• SET TASK:
Every line in the listing below from the one with "make_board()" through the one with "# # A microwave radar sensor module" is to be reproduced exactly, both ends included; leave out the rest.
╭─ SUPPLIED INFORMATION
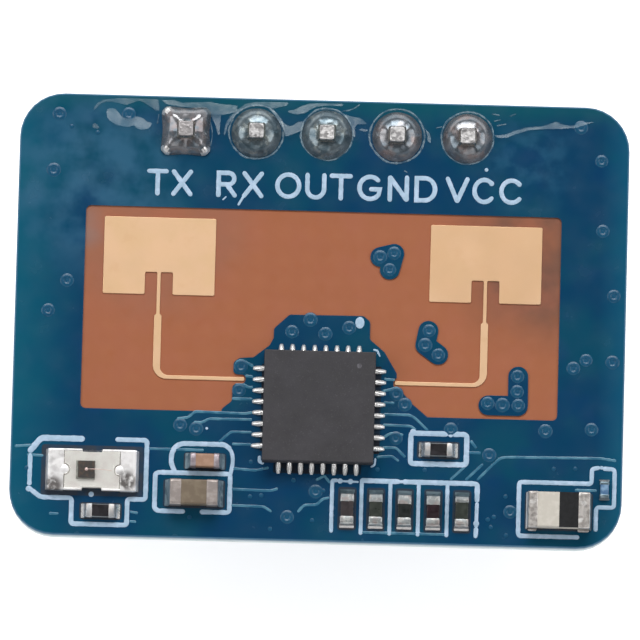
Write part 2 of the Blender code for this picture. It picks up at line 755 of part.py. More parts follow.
def make_chip_components():
    """The resistors, capacitors, inductor and chip antenna of the component face."""
    metal = make_material("tinned_end", TINNED, 0.35, 1.0)
    upright = math.pi / 2
    resistor = ChipSize(RESISTOR_LENGTH, RESISTOR_WIDTH, RESISTOR_HEIGHT, RESISTOR_TERMINAL, SOLDER_REACH)
    capacitor = ChipSize(
        CAPACITOR_LENGTH,
        CAPACITOR_WIDTH,
        CAPACITOR_HEIGHT,
        CAPACITOR_TERMINAL,
        SOLDER_REACH,
    )
    large = ChipSize(
        LARGE_CAPACITOR_LENGTH,
        LARGE_CAPACITOR_WIDTH,
        LARGE_CAPACITOR_HEIGHT,
        LARGE_CAPACITOR_TERMINAL,
        SOLDER_REACH,
    )
    inductor = ChipSize(
        INDUCTOR_LENGTH,
        INDUCTOR_WIDTH,
        INDUCTOR_HEIGHT,
        INDUCTOR_TERMINAL,
        SMALL_SOLDER_REACH,
    )
    antenna = ChipSize(
        ANTENNA_LENGTH,
        ANTENNA_WIDTH,
        ANTENNA_HEIGHT,
        ANTENNA_TERMINAL,
        SMALL_SOLDER_REACH,
    )

    sensor_end = LEFT + SENSOR_FROM_LEFT + SENSOR_LENGTH / 2 + SMALL_SOLDER_REACH
    chip_end = CHIP_X - CHIP_SIDE / 2 - LEAD_REACH
    halfway = (sensor_end + chip_end) / 2
    black = make_material("resistor_glaze", RESISTOR_BLACK, 0.35)
    make_chip_component(
        "sensor_resistor",
        resistor,
        LEFT + SENSOR_RESISTOR_FROM_LEFT,
        BOTTOM + SENSOR_RESISTOR_FROM_BOTTOM,
        black,
        metal,
    )
    make_chip_component(
        "side_resistor",
        resistor,
        CHIP_X + SIDE_RESISTOR_FROM_CHIP,
        BOTTOM + SIDE_RESISTOR_FROM_BOTTOM,
        black,
        metal,
    )
    make_chip_component(
        "tan_capacitor",
        capacitor,
        halfway + TAN_CAPACITOR_SHIFT,
        BOTTOM + TAN_CAPACITOR_FROM_BOTTOM,
        make_material("tan_ceramic", CAPACITOR_TAN, 0.5),
        metal,
    )
    make_chip_component(
        "large_capacitor",
        large,
        halfway,
        BOTTOM + LARGE_CAPACITOR_FROM_BOTTOM,
        make_material("brown_ceramic", CAPACITOR_BROWN, 0.5),
        metal,
    )
    make_chip_component(
        "chip_antenna",
        antenna,
        RIGHT - ANTENNA_FROM_RIGHT,
        BOTTOM + ANTENNA_FROM_BOTTOM,
        make_material("cream_ceramic", ANTENNA_CREAM, 0.45),
        metal,
    )
    make_chip_component(
        "matching_inductor",
        inductor,
        RIGHT - INDUCTOR_FROM_RIGHT,
        BOTTOM + INDUCTOR_FROM_BOTTOM,
        make_material("blue_ceramic", INDUCTOR_BLUE, 0.4),
        metal,
        upright,
    )
    for index in range(ROW_COUNT):
        colour = ROW_COLOURS[index % len(ROW_COLOURS)]
        make_chip_component(
            f"row_resistor_{index + 1}",
            resistor,
            RIGHT - ROW_FROM_RIGHT - ROW_PITCH * (ROW_COUNT - 1 - index),
            BOTTOM + ROW_FROM_BOTTOM,
            make_material(f"row_glaze_{index + 1}", colour, 0.4),
            metal,
            upright,
        )


def half_round_bites(length, width, radius):
    """A rectangle with a half-round bite out of the middle of each short side."""
    outline = []
    for side in (1, -1):
        outline.append((side * length / 2, -side * width / 2))
        for step in range(HOLE_SIDES // 2 + 1):
            turn = math.pi * (0.5 + step / (HOLE_SIDES // 2))
            bite_x = radius * math.cos(turn)
            bite_y = -radius * math.sin(turn)
            outline.append((side * (length / 2 + bite_x), side * bite_y))
        outline.append((side * length / 2, side * width / 2))
    return outline


def make_sensor():
    """The light sensor: a laminate base, plated ends, a die and a clear resin block."""
    place = (LEFT + SENSOR_FROM_LEFT, BOTTOM + SENSOR_FROM_BOTTOM, BOARD_TOP)
    metal = make_material("sensor_plating", TINNED, 0.3, 1.0)
    size = ChipSize(SENSOR_LENGTH, SENSOR_WIDTH, SENSOR_BASE_HEIGHT, SENSOR_TERMINAL, SMALL_SOLDER_REACH)
    low = SEAT_GAP + CAP_WALL
    base_top = SEAT_GAP + SENSOR_BASE_HEIGHT - CAP_WALL
    half = SENSOR_LENGTH / 2 - CAP_WALL
    lens_length = SENSOR_LENGTH - 2 * SENSOR_LENS_FROM_END
    section = (SENSOR_WIDTH - 2 * CAP_WALL, low, base_top, CHIP_EDGE_RADIUS)
    shape = bmesh.new()
    add_loft(shape, [section_ring(-half, *section), section_ring(half, *section)])
    make_object("light_sensor_base", shape, make_material("sensor_laminate", SENSOR_WHITE, 0.6), place)

    for number, side in ((1, -1), (2, 1)):
        shape = bmesh.new()
        add_terminal(shape, size, side)
        terminal = make_object(f"light_sensor_terminal_{number}", shape, metal, place)
        lobe_centre = (side * lens_length / 2, 0.0)
        shape = bmesh.new()
        lobe = circle(SENSOR_BITE_RADIUS - SENSOR_LOBE_GAP, HOLE_SIDES, lobe_centre)
        lobe_bottom = base_top + SEAT_GAP
        add_prism(shape, lobe, lobe_bottom, lobe_bottom + LOBE_SHARE * CAP_WALL)
        combine(terminal, make_tool(f"sensor_lobe_{number}", shape, metal, place), "UNION")

    die_x = -SENSOR_DIE_OFFSET
    die_bottom = base_top + SEAT_GAP
    shape = bmesh.new()
    add_prism(shape, rectangle(SENSOR_DIE_SIDE, SENSOR_DIE_SIDE), die_bottom, die_bottom + SENSOR_DIE_HEIGHT)
    die_place = (place[0] + die_x, place[1], place[2])
    make_object("light_sensor_die", shape, make_material("silicon_die", DIE_BROWN, 0.3), die_place)

    resin = make_material("clear_resin", CLEAR_RESIN, 0.15)
    width = SENSOR_WIDTH - 2 * SENSOR_LENS_MARGIN
    block = half_round_bites(lens_length, width, SENSOR_BITE_RADIUS)
    shape = bmesh.new()
    add_prism(shape, block, die_bottom, die_bottom + SENSOR_LENS_HEIGHT)
    lens = make_object("light_sensor_lens", shape, resin, place)
    pocket_side = SENSOR_DIE_SIDE + 2 * SENSOR_DIE_CLEARANCE
    pocket_top = die_bottom + SENSOR_DIE_HEIGHT + SENSOR_DIE_CLEARANCE
    shape = bmesh.new()
    add_prism(shape, rectangle(pocket_side, pocket_side), low, pocket_top)
    combine(lens, make_tool("die_pocket_cutter", shape, resin, die_place), "DIFFERENCE")


def make_crystal(name, x, y, metal):
    """A ceramic tray with a metal lid, on the back face."""
    shape = bmesh.new()
    tray = rounded(rectangle(CRYSTAL_LENGTH, CRYSTAL_WIDTH), CRYSTAL_CORNER_RADIUS)
    lid_length = CRYSTAL_LENGTH - 2 * CRYSTAL_LID_MARGIN
    lid_width = CRYSTAL_WIDTH - 2 * CRYSTAL_LID_MARGIN
    lid = rounded(rectangle(lid_length, lid_width), CRYSTAL_CORNER_RADIUS)
    top = CRYSTAL_BASE_HEIGHT + CRYSTAL_LID_HEIGHT
    rings = [
        at_height(tray, SEAT_GAP),
        at_height(tray, CRYSTAL_BASE_HEIGHT),
        at_height(lid, CRYSTAL_BASE_HEIGHT),
        at_height(lid, top),
    ]
    add_loft(shape, rings)
    make_object(name, shape, metal, (x, y, BOARD_BOTTOM), (math.pi, 0.0, 0.0))


def add_gull_wing(shape, x, side):
    """Add one bent lead from the regulator's side down to its foot on the board."""
    half = REGULATOR_LEAD_WIDTH / 2
    thick = REGULATOR_LEAD_THICKNESS
    root = REGULATOR_WIDTH / 2 - 2 * REGULATOR_DRAFT
    middle = REGULATOR_HEIGHT / 2
    toe = REGULATOR_SPAN / 2
    heel = toe - REGULATOR_FOOT
    low = SEAT_GAP
    lower = ((root, middle), (heel - thick, middle), (heel, low), (toe, low))
    upper = (
        (root, middle + thick),
        (heel - (1 - KNEE_SHARE) * thick, middle + thick),
        (heel + KNEE_SHARE * thick, low + thick),
        (toe, low + thick),
    )
    rings = []
    for (low_y, low_z), (high_y, high_z) in zip(lower, upper):
        rings.append([
            (x - half, side * low_y, low_z),
            (x + half, side * low_y, low_z),
            (x + half, side * high_y, high_z),
            (x - half, side * high_y, high_z),
        ])
    add_loft(shape, rings)


def make_regulator():
    """The voltage regulator: a drafted plastic body with five bent leads."""
    plastic = make_material("regulator_plastic", CHIP_GREY, 0.55)
    place = (LEFT + REGULATOR_FROM_LEFT, TOP - REGULATOR_FROM_TOP, BOARD_BOTTOM)
    rotation = (math.pi, 0.0, 0.0)
    slim_length = REGULATOR_LENGTH - 2 * REGULATOR_DRAFT
    slim_width = REGULATOR_WIDTH - 2 * REGULATOR_DRAFT
    middle = REGULATOR_HEIGHT / 2 + REGULATOR_LEAD_THICKNESS / 2
    shape = bmesh.new()
    add_loft(
        shape,
        [
            at_height(rectangle(slim_length, slim_width), REGULATOR_STANDOFF),
            at_height(rectangle(REGULATOR_LENGTH, REGULATOR_WIDTH), middle),
            at_height(rectangle(slim_length, slim_width), REGULATOR_HEIGHT),
        ],
    )
    regulator = make_object("regulator", shape, plastic, place, rotation)
    shape = bmesh.new()
    for x in (-REGULATOR_LEAD_PITCH, 0.0, REGULATOR_LEAD_PITCH):
        add_gull_wing(shape, x, 1)
    for x in (-REGULATOR_LEAD_PITCH, REGULATOR_LEAD_PITCH):
        add_gull_wing(shape, x, -1)
    combine(regulator, make_tool("regulator_leads", shape, plastic, place, rotation), "UNION")


def make_back_parts():
    """The wireless chip, the two crystals and the regulator on the back face."""
    black = make_material("wireless_chip_plastic", CHIP_GREY, 0.6)
    lid = make_material("crystal_lid", LID_METAL, 0.3, 1.0)
    wireless_x = RIGHT - WIRELESS_FROM_RIGHT
    wireless_y = BOTTOM + WIRELESS_FROM_BOTTOM
    make_flat_chip(
        "wireless_chip",
        WIRELESS_CHIP_SIDE,
        WIRELESS_CHIP_HEIGHT,
        WIRELESS_LEADS_PER_SIDE,
        WIRELESS_LEAD_PITCH,
        (wireless_x, wireless_y, BOARD_BOTTOM),
        (math.pi, 0.0, 0.0),
        black,
    )
    chip_edge_y = wireless_y + WIRELESS_CHIP_SIDE / 2 + LEAD_REACH
    crystal_y = chip_edge_y + WIRELESS_CRYSTAL_GAP + CRYSTAL_WIDTH / 2
    make_crystal("wireless_crystal", wireless_x, crystal_y, lid)
    make_crystal("radar_crystal", CHIP_X - RADAR_CRYSTAL_FROM_CHIP, CHIP_Y, lid)
    make_regulator()


def main():
    clear_scene()
    module = bpy.data.objects.new("radar_module", None)
    bpy.context.scene.collection.objects.link(module)
    make_board()
    gold = make_material("gold_foil", GOLD_FOIL, 0.35, 1.0)
    make_antenna("antenna_left", -1, gold)
    make_antenna("antenna_right", 1, gold)
    make_flat_chip(
        "radar_chip",
        CHIP_SIDE,
        CHIP_HEIGHT,
        LEADS_PER_SIDE,
        LEAD_PITCH,
        (CHIP_X, CHIP_Y, BOARD_TOP),
        (0.0, 0.0, 0.0),
        make_material("chip_plastic", CHIP_GREY, 0.6),
    )
    make_header()
    make_sensor()
    make_chip_components()
    make_back_parts()


main()
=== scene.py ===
# %% [markdown]
# # A microwave radar sensor module
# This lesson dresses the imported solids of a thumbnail-sized radar board: a blue circuit
# board with two gold patch antennas, a flat radar chip, a light sensor, a pin header and
# a handful of chip components. The solids give every size and place. What is added here
# is what the eye sees on such a board: solder, ink, mask, foil, ceramic and moulding.

# %% Load the solids and keep their box
import math

import bmesh
import bpy
from mathutils import Matrix, Vector, noise


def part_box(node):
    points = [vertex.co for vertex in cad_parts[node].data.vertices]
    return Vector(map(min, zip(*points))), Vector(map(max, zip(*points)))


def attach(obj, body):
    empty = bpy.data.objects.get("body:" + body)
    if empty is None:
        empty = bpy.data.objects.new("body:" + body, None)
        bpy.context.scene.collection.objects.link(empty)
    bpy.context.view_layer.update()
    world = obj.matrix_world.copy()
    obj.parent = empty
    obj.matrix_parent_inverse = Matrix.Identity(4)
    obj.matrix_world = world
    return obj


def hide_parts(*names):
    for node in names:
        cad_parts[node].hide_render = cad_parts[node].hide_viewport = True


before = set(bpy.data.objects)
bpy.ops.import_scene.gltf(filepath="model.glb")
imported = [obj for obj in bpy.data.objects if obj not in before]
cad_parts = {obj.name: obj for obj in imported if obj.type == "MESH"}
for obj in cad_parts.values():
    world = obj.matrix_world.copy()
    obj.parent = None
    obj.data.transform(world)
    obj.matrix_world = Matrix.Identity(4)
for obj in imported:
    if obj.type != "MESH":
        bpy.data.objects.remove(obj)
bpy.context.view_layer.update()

# %% [markdown]
# ## Working in millimetres
# A board like this is drawn in millimetres, so every outline below is too, and one
# scale turns the finished mesh into metres. The levels that matter are read from the
# solids: the mask's top, the bare laminate's top and the board's back.

# %% Units and levels
MM = 0.001


def box_mm(node):
    """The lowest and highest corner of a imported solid, in millimetres."""
    low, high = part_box(node)
    return low / MM, high / MM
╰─
• RESPONSE TO THE EXERCISE:
    make_board()
    gold = make_material("gold_foil", GOLD_FOIL, 0.35, 1.0)
    make_antenna("antenna_left", -1, gold)
    make_antenna("antenna_right", 1, gold)
    make_flat_chip(
        "radar_chip",
        CHIP_SIDE,
        CHIP_HEIGHT,
        LEADS_PER_SIDE,
        LEAD_PITCH,
        (CHIP_X, CHIP_Y, BOARD_TOP),
        (0.0, 0.0, 0.0),
        make_material("chip_plastic", CHIP_GREY, 0.6),
    )
    make_header()
    make_sensor()
    make_chip_components()
    make_back_parts()


main()
=== scene.py ===
# %% [markdown]
# # A microwave radar sensor module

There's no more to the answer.